Director Antoinette Boulat and lead actress Lou Lampros presented the French film ‘My Night’ (Ma nuit), which competes in the Main Programme of the 50th FEST.
Although the film had its world premiere in the Horizons (Orizzonti) side programme at the Venice Film Festival and has so far been shown in Toronto, Sao Paulo, Ghent, Gothenburg, FEST had a kind of exclusive because this was the first live press conference attended by the director.
The film follows 18-year-old Marion, who is grieving over the loss of her sister, during one night on the streets of Paris. Meeting Alex (Tom Mercier) will help her open up to others and gain new hope.
The film opens with a quote from Joan Didion's ‘The Year of Magical Thinking’: ‘People who have recently lost someone have a certain look, recognizable maybe only to those who have seen that look on their own faces.’
The director explained why she decided to make the film that deals with grief:
- For me, sadness is a very cinematic emotion, but I would say that in this case, it was more melancholy that I became interested in.
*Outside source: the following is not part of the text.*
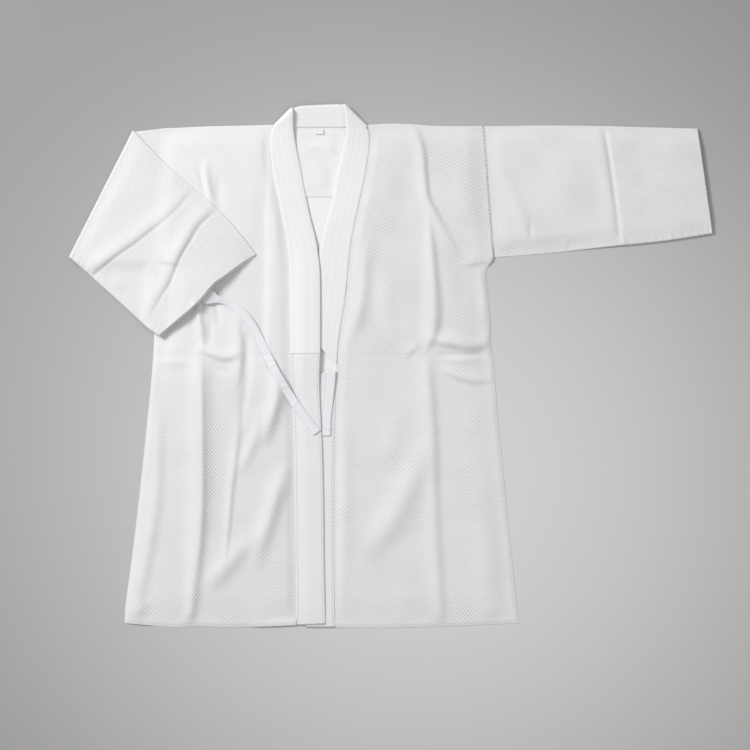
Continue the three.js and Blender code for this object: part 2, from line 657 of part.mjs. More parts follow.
const ROOT_STEPS = 3;
const BEND_STEPS = 6;
const FOLDED_STEPS = 13;
const FOLD_PIVOT = ROOT_TOP + 0.2;
const SETTLE = 0.12;
function rightSleeve() {
  const between = (a, b, t) =>
    Object.fromEntries(Object.keys(a).map((column) => [column, lerp(a[column], b[column], t)]));
  const foldX = RIGHT_FOLD.lowX - RIGHT_FOLD.topX;
  const foldY = RIGHT_FOLD.lowY - RIGHT_FOLD.topY;
  const foldLength = Math.hypot(foldX, foldY);
  const out = new THREE.Vector3(foldY / foldLength, -foldX / foldLength, 0);
  const flat = (x, y, layer, depth) => flatSleeveHeight([], x, y, layer, depth, LAYER_AIR);
  const root = shares(ROOT_STEPS).map((t) => {
    const section = between(RIGHT_ARMHOLE, RIGHT_FOLD, t);
    return sleeveRing(section, (u, layer, depth) => {
      const [x, y] = across(section, u);
      return new THREE.Vector3(x, y, flat(x, y, layer, depth));
    });
  });
  const bend = shares(BEND_STEPS)
    .slice(1)
    .map((t) =>
      sleeveRing(RIGHT_FOLD, (u, layer, depth) => {
        const [x, y] = across(RIGHT_FOLD, u);
        const arm = flat(x, y, layer, depth) - FOLD_PIVOT;
        const turn = t * Math.PI;
        return new THREE.Vector3(x, y, FOLD_PIVOT + arm * Math.cos(turn)).addScaledVector(
          out,
          -arm * Math.sin(turn),
        );
      }),
    );
  const [topBow, lowBow] = ["top", "low"].map((column) => curve(RIGHT_BOW_ROWS, "at", column));
  const cuffLift = curve(CUFF_LIFT_ROWS, "across", "lift");
  const cuffDip = curve(CUFF_DIP_ROWS, "across", "pull");
  const folded = shares(FOLDED_STEPS)
    .slice(1)
    .map((t) => {
      const section = between(RIGHT_FOLD, RIGHT_CUFF, t);
      section.topX += topBow(t) * Math.SQRT1_2;
      section.topY += topBow(t) * Math.SQRT1_2;
      section.lowX -= lowBow(t) * Math.SQRT1_2;
      section.lowY -= lowBow(t) * Math.SQRT1_2;
      const settled = smoothstep(t, 0, SETTLE);
      const air = lerp(LAYER_AIR, CUFF_AIR, t);
      return sleeveRing(section, (u, layer, depth) => {
        const [x, y] = across(section, u);
        const step = { front: 0, edge: 0.5, back: 1 }[layer] * CUFF_STEP;
        const pulled = (cuffDip(u) + step) * t ** 3;
        const lift = cuffLift(u) * t * t;
        const bottom = lerp(FOLD_PIVOT, under(x, y) + GAP + lift, settled);
        const low = Math.max(bottom, GAP) + 0.1 + Math.max(relief(RIGHT_SLEEVE_FOLDS, x, y), 0);
        const stack = { front: depth * CLOTH, edge: CLOTH + air / 2 };
        const back = 2 * CLOTH + air - depth * CLOTH;
        const z = low + (stack[layer] ?? back);
        return new THREE.Vector3(x, y, z).addScaledVector(out, pulled);
      });
    });
  const rings = [...root, ...bend, ...folded];
  return wall(
    rings.map((ring) => ring.outer),
    rings.map((ring) => ring.inner),
    true,
  );
}

// Loops of a band from stations that give its free edge and its seam edge. The loop runs along one
// face and back along the other. bulge(w) thickens both faces at a share w of the width.
function bandLoops(stations, thickness, steps, bulge) {
  const middle = stations.map(({ free, seam }) => free.clone().add(seam).multiplyScalar(0.5));
  return stations.map(({ free, seam, sag }, i) => {
    const before = middle[Math.max(i - 1, 0)];
    const after = middle[Math.min(i + 1, middle.length - 1)];
    const width = free.clone().sub(seam);
    const normal = new THREE.Vector3()
      .crossVectors(after.clone().sub(before), width)
      .normalize();
    const face = (sign) => (w) => {
      const point = seam.clone().lerp(free, w);
      point.z += sag ? sag(w) : 0;
      return point.addScaledVector(normal, sign * (thickness / 2 - bulge(w)));
    };
    const row = shares(steps);
    return [...row.map(face(1)), ...row.toReversed().map(face(-1))];
  });
}

// The collar: up the right front, round the neck, down the left front, in one quilted band.
function collar() {
  const middle = FRONT_OVER_YOKE + COLLAR_THICK / 2;
  const front = (rows, side) =>
    rows.map((row) => {
      const seamX = (side < 0 ? rightSeamX : leftSeamX)(row.seamY);
      const rise = row.freeLift - row.seamLift;
      return {
        free: new THREE.Vector3(row.x, row.y, middle + row.freeLift),
        seam: new THREE.Vector3(seamX, row.seamY, middle + row.seamLift),
        sag: (w) => rise * (smoothstep(w, 0, 0.52) - w) * (rise > 5.5 ? 0 : 1),
      };
    });
  const fold = (side, turns) => {
    const { seamX, seamY, freeX, freeY, outX, outY } = NECK_FOLDS[side];
    const { seamRadius, freeRadius, seamAxisZ, freeAxisZ } = NECK_FOLD_SIZES;
    return turns.map((t) => {
      const turn = t * Math.PI;
      const spoke = new THREE.Vector3(outX, outY, 0)
        .multiplyScalar(Math.sin(turn))
        .add(new THREE.Vector3(0, 0, Math.cos(turn)));
      return {
        free: new THREE.Vector3(freeX, freeY, freeAxisZ).addScaledVector(spoke, freeRadius),
        seam: new THREE.Vector3(seamX, seamY, seamAxisZ).addScaledVector(spoke, seamRadius),
      };
    });
  };
  const neck = NECK_COLLAR_ROWS.map((row) => ({
    free: new THREE.Vector3(row.x, row.y, row.freeZ),
    seam: new THREE.Vector3(row.seamX, row.seamY, row.seamZ),
  }));
  const turns = shares(5);
  const stations = [
    ...front(RIGHT_COLLAR_ROWS, -1),
    ...fold("right", turns),
    ...neck,
    ...fold("left", turns.toReversed()),
    ...front(LEFT_COLLAR_ROWS, 1),
  ];
  const groove = (w) => CHANNEL_DEPTH * Math.cos(w * CHANNELS * Math.PI) ** 8;
  return loft(bandLoops(stations, COLLAR_THICK, 2 * CHANNELS, groove));
}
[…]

Marion is in grief, yet she was not dead inside because of that, she has a certain distance from the environment. Through her, I wanted to show how young people live in Paris and other parts of the world: in a difficult time where, due to circumstances and lack of perspective, they ask themselves questions that youth is prone to, questions about the meaning of life. This is about grief because they have been deprived of what usually characterizes young people, and that is life without a care.
Actress Lou Lampros added that Marion, despite the hardships she carried within herself, was willing to change.
- Although she is a very introverted and wounded girl, she will come to understand various things during that night, she will meet someone who will give her hope, who will help her to open up to others, to make contact with people from her generation - said Lampros. ‘My Night’ is on the FEST programme on February 27 at 10 p.m. in Hall 1 of the Kombank Hall, on February 28 at 10 p.m. in the Cultural Centre of Belgrade Movie Theatre and on March 1 at 4 p.m. in the Makavejev Hall of the Yugoslav Film Archive.
Award-winning young director from Romania, Alina Grigore, presented her debut film ‘Blue Moon’ (Crai nou) at the FEST press centre which is screened as part of the festival's Main Competition Programme.
Grigore, together with the actress from her film Ioana Flora, talked about her film which will be screened on February 28 at 5.30 p.m. in the Kombank Hall (reruns on March 1 at 5 p.m. in the Cultural Centre of Belgrade Movie Theatre and March 2 at 11 a.m. in the Yugoslav Archive), and the premiere of which is expected in Romania on March 1.
‘I struggled to make a film that does not follow the usual structure of the script, but follows the emotional path of a female character. I was born in Bucharest, which is a "balloon" of its own kind, like Belgrade I guess, and everything that happens outside that environment remains culturally out of focus. At the age of seven, I went to live in the countryside, yet the impression, when I returned, was that nothing had changed and as far as the position of women in rural Romania was concerned, it got worse. According to statistics, every year 30 women die as victims of domestic violence at the hands of their husbands, and only two percent of women in Romania decide to continue their education. Talking to women from rural areas, I realized that their lives do not follow a well-trodden path, but meander and balance on a kind of emotional carousel, and as for the film, I believe that every film should be 75 percent emotion, hence I succeeded’, said Grigore.
Ioana Flora, who plays the mother of the main character in the film, said that she had participated in it because she deeply believed in the director's work process, and that they shared the same principles and views when it comes to making the film.
As Girgore emphasizes, today we have two views, one is that women receive awards because they managed to be good at their work on their own, and the other is that women receive an award or recognition because society or the community helped them. In her opinion, both are legitimate, yet she would not be offended to receive an award because women receive awards just because they are women, because of that women's movement or women's emancipation.